* _PROVIDED RECORDS_:
# # # #

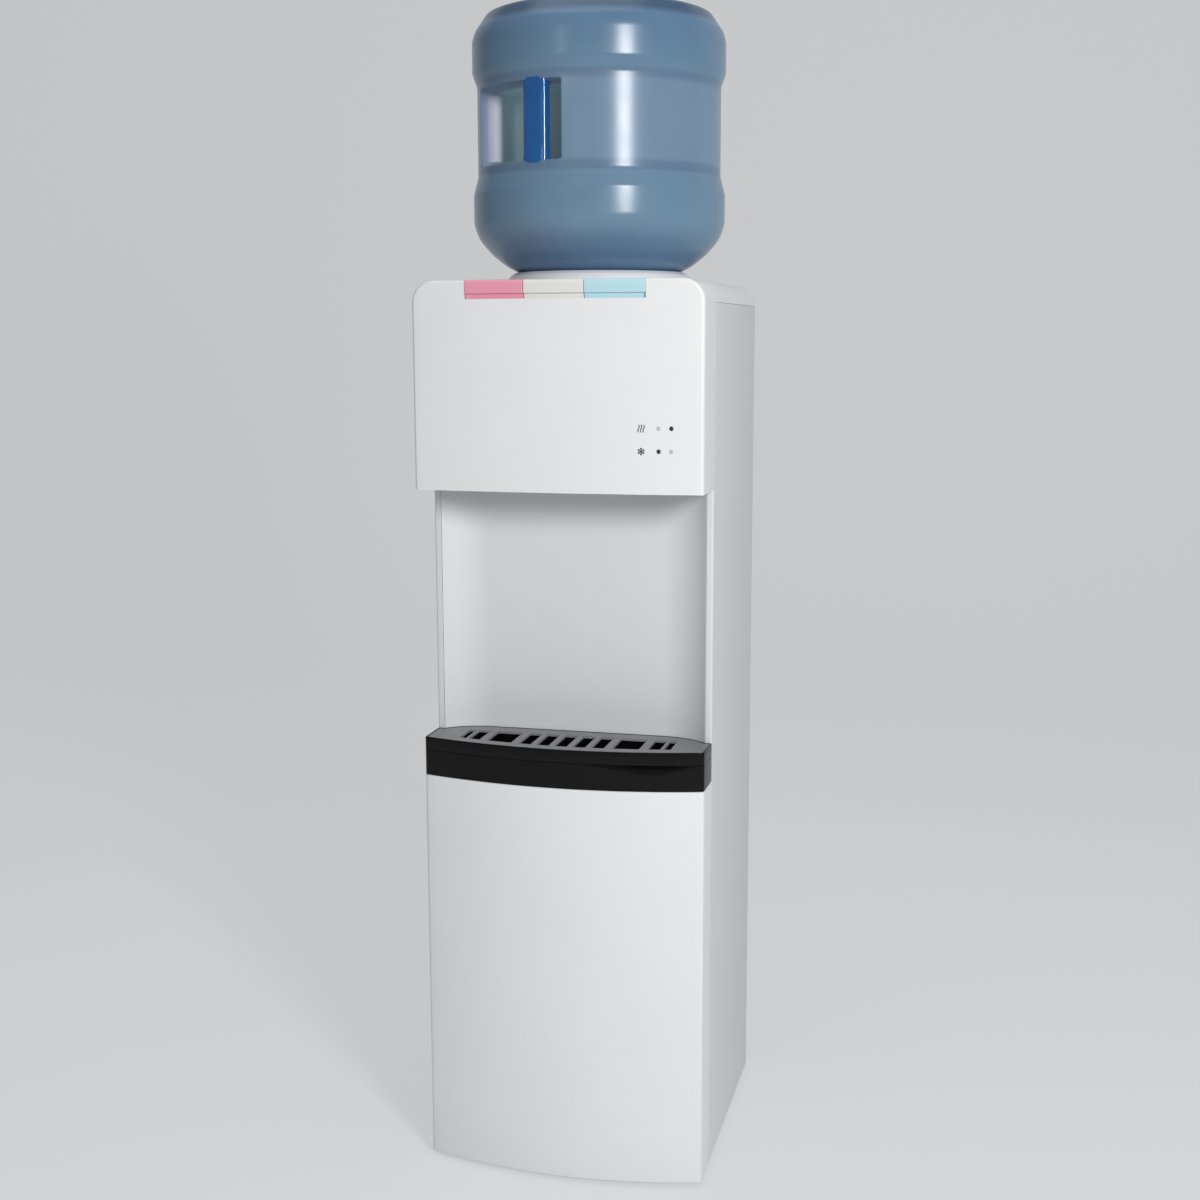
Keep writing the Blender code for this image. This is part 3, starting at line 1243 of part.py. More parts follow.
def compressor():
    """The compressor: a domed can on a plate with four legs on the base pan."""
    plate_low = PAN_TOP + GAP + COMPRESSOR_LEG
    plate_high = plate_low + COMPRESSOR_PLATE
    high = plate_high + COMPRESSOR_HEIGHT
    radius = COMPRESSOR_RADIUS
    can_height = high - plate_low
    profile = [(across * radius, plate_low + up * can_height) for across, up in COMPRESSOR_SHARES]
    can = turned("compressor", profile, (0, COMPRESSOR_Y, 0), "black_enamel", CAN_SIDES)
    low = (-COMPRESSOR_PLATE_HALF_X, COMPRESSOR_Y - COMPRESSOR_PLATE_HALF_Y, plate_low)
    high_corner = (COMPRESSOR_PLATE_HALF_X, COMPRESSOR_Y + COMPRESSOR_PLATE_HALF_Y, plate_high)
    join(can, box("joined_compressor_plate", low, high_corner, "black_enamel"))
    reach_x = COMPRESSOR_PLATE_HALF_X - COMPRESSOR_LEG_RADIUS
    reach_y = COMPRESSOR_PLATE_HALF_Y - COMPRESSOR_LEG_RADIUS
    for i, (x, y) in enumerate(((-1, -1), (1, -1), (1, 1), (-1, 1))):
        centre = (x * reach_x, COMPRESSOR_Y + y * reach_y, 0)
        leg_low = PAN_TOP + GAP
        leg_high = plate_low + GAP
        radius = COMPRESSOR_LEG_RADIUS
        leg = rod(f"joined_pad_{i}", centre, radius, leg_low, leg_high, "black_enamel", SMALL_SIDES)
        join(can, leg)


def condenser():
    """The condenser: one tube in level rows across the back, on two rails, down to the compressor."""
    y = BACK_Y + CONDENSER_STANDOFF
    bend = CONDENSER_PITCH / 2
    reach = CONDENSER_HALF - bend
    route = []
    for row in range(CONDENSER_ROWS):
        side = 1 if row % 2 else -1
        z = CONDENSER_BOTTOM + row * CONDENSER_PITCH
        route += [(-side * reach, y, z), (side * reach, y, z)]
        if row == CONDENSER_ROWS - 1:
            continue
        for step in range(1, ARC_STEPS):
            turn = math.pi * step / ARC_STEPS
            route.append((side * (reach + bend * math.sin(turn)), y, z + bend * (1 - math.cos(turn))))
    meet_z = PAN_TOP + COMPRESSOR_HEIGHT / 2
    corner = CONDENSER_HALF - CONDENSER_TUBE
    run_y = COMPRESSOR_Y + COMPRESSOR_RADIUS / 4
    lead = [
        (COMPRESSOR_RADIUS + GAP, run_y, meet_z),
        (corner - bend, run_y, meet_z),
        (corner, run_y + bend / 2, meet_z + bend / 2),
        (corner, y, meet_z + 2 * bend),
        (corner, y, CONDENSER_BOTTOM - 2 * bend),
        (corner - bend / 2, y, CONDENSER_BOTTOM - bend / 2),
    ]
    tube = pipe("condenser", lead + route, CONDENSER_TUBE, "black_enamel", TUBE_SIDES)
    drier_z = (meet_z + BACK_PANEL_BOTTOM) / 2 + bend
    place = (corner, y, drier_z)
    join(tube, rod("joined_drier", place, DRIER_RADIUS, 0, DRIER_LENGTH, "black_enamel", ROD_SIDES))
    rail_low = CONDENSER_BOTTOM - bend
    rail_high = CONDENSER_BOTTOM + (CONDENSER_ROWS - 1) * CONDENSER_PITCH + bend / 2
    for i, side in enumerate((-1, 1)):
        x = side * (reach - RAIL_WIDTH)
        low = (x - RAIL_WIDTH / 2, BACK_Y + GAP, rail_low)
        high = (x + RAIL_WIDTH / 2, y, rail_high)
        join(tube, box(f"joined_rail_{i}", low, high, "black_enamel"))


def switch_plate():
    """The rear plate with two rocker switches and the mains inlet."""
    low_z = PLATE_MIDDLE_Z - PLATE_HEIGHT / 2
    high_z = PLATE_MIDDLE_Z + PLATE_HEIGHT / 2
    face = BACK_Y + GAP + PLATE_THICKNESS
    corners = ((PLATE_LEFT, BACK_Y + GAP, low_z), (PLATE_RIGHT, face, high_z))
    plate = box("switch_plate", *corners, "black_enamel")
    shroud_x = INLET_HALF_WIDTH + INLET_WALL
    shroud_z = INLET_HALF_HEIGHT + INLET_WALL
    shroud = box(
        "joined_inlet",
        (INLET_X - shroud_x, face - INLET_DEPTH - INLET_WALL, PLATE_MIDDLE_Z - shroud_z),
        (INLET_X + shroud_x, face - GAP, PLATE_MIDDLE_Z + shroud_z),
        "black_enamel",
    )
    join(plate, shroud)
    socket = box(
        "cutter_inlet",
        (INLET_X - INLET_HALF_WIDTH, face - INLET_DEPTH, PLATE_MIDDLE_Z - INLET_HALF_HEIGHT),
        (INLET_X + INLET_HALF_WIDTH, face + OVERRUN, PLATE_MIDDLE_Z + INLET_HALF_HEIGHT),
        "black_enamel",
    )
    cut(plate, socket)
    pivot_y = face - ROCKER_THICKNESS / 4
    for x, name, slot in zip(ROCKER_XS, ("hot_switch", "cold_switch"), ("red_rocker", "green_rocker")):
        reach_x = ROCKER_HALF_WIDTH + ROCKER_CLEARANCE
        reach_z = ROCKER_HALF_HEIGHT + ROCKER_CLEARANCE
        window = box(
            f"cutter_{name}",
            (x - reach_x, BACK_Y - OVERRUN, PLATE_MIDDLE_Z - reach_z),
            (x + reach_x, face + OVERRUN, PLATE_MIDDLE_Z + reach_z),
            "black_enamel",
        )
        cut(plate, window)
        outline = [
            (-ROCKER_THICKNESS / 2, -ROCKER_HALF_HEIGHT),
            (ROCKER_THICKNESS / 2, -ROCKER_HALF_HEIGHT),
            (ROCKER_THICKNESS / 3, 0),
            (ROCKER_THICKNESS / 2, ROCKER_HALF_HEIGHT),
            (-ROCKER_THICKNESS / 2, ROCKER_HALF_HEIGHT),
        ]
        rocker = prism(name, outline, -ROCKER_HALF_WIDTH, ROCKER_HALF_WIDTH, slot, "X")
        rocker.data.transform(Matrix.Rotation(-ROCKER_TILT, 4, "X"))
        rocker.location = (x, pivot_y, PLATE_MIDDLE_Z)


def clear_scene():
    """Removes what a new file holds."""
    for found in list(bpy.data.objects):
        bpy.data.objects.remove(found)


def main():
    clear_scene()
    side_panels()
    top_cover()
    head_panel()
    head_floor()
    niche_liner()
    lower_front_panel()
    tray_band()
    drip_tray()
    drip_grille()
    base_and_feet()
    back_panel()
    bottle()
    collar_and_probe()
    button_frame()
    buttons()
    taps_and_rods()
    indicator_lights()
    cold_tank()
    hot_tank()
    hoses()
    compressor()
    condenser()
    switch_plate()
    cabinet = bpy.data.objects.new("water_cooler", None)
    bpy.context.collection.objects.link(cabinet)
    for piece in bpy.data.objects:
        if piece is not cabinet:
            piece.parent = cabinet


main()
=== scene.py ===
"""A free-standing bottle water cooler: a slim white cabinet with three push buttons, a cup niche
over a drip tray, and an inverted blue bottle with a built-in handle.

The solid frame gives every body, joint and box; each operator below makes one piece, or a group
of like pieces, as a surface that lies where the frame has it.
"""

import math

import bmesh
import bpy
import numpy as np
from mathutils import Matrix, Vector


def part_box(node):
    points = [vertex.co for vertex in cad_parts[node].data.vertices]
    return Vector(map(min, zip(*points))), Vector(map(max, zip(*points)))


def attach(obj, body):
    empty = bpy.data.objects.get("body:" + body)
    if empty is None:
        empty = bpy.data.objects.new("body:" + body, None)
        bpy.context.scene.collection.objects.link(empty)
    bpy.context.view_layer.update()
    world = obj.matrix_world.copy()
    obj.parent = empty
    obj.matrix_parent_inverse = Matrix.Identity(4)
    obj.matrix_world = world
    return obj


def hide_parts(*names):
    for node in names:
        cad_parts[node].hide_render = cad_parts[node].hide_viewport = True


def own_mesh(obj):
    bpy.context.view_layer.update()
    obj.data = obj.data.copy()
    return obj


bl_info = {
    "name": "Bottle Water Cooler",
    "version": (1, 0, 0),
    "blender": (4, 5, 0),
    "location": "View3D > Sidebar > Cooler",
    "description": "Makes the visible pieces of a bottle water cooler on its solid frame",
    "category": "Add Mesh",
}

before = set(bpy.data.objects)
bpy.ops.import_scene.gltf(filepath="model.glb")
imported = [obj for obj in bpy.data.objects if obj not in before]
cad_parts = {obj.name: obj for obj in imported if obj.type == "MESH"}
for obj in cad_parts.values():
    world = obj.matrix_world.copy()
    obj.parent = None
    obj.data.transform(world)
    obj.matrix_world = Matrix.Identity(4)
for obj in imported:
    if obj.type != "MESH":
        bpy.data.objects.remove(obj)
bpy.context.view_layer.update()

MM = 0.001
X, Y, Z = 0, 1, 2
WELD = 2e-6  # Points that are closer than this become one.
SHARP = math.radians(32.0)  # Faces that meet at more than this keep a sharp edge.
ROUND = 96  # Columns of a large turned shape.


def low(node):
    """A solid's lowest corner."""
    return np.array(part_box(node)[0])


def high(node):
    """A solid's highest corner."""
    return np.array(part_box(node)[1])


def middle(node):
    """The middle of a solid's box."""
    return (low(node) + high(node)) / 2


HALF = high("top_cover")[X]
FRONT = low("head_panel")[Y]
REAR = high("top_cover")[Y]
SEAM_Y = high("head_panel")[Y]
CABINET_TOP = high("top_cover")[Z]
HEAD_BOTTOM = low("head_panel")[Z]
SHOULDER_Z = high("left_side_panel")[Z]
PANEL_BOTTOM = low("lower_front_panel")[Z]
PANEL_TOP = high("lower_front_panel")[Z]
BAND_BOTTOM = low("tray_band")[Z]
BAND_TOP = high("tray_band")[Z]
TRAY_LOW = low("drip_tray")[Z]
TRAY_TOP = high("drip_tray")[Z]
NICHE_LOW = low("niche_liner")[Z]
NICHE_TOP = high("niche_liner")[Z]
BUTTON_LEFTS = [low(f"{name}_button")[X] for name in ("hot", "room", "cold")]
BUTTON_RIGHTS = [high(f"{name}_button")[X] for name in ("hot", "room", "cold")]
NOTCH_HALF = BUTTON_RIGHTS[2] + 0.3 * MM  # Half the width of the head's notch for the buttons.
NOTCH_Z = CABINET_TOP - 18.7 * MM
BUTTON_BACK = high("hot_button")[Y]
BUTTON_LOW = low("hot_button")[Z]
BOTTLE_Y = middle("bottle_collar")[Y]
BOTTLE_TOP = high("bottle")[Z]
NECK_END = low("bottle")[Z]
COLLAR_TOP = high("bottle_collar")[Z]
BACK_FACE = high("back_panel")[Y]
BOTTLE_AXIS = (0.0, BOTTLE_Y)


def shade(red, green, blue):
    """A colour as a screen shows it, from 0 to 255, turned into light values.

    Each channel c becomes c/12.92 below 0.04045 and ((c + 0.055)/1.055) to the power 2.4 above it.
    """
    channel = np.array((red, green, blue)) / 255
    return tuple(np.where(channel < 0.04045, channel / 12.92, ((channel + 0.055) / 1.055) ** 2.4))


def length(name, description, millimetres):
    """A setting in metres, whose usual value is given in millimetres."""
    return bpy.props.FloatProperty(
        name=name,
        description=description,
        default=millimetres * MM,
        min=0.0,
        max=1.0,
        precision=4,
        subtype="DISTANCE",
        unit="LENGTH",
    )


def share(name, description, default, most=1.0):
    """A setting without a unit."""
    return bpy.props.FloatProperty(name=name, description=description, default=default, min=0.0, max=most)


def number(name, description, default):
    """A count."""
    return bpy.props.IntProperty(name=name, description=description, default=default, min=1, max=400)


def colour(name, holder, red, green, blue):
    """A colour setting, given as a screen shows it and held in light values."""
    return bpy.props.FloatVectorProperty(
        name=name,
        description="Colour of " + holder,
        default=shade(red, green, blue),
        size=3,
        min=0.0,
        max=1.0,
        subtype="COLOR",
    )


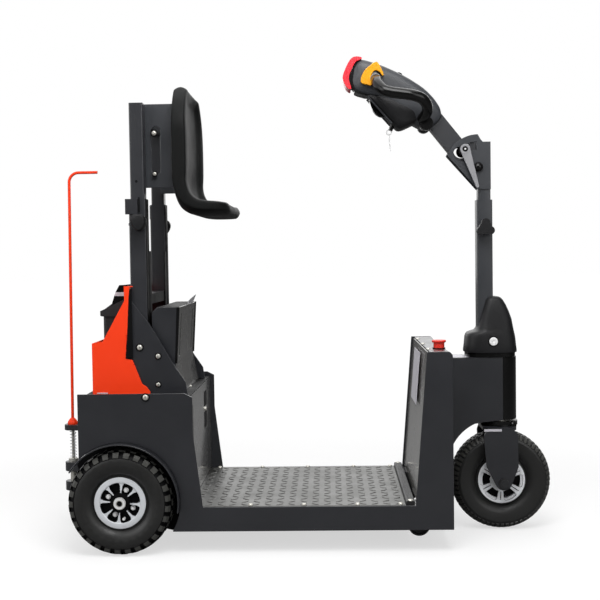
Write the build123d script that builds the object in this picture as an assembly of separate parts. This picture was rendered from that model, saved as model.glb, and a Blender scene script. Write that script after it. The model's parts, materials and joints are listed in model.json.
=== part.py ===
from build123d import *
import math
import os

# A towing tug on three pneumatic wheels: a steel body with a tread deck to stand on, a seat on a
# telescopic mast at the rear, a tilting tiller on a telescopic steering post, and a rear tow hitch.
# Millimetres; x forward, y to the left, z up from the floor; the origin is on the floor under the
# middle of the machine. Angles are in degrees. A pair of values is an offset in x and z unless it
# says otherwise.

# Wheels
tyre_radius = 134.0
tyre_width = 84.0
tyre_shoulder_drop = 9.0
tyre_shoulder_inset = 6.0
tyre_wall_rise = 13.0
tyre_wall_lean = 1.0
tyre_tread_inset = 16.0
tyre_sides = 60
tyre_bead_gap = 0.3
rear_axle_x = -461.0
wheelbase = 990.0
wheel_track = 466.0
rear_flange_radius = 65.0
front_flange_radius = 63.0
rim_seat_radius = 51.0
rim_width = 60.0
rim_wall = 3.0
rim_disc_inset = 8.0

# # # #

Out of the data above, set down the lines from the one with "side_panels()" to the one with "for node in", both included, exactly as written and with no additions.

    side_panels()
    top_cover()
    head_panel()
    head_floor()
    niche_liner()
    lower_front_panel()
    tray_band()
    drip_tray()
    drip_grille()
    base_and_feet()
    back_panel()
    bottle()
    collar_and_probe()
    button_frame()
    buttons()
    taps_and_rods()
    indicator_lights()
    cold_tank()
    hot_tank()
    hoses()
    compressor()
    condenser()
    switch_plate()
    cabinet = bpy.data.objects.new("water_cooler", None)
    bpy.context.collection.objects.link(cabinet)
    for piece in bpy.data.objects:
        if piece is not cabinet:
            piece.parent = cabinet


main()
=== scene.py ===
"""A free-standing bottle water cooler: a slim white cabinet with three push buttons, a cup niche
over a drip tray, and an inverted blue bottle with a built-in handle.

The solid frame gives every body, joint and box; each operator below makes one piece, or a group
of like pieces, as a surface that lies where the frame has it.
"""

import math

import bmesh
import bpy
import numpy as np
from mathutils import Matrix, Vector


def part_box(node):
    points = [vertex.co for vertex in cad_parts[node].data.vertices]
    return Vector(map(min, zip(*points))), Vector(map(max, zip(*points)))


def attach(obj, body):
    empty = bpy.data.objects.get("body:" + body)
    if empty is None:
        empty = bpy.data.objects.new("body:" + body, None)
        bpy.context.scene.collection.objects.link(empty)
    bpy.context.view_layer.update()
    world = obj.matrix_world.copy()
    obj.parent = empty
    obj.matrix_parent_inverse = Matrix.Identity(4)
    obj.matrix_world = world
    return obj


def hide_parts(*names):
    for node in names:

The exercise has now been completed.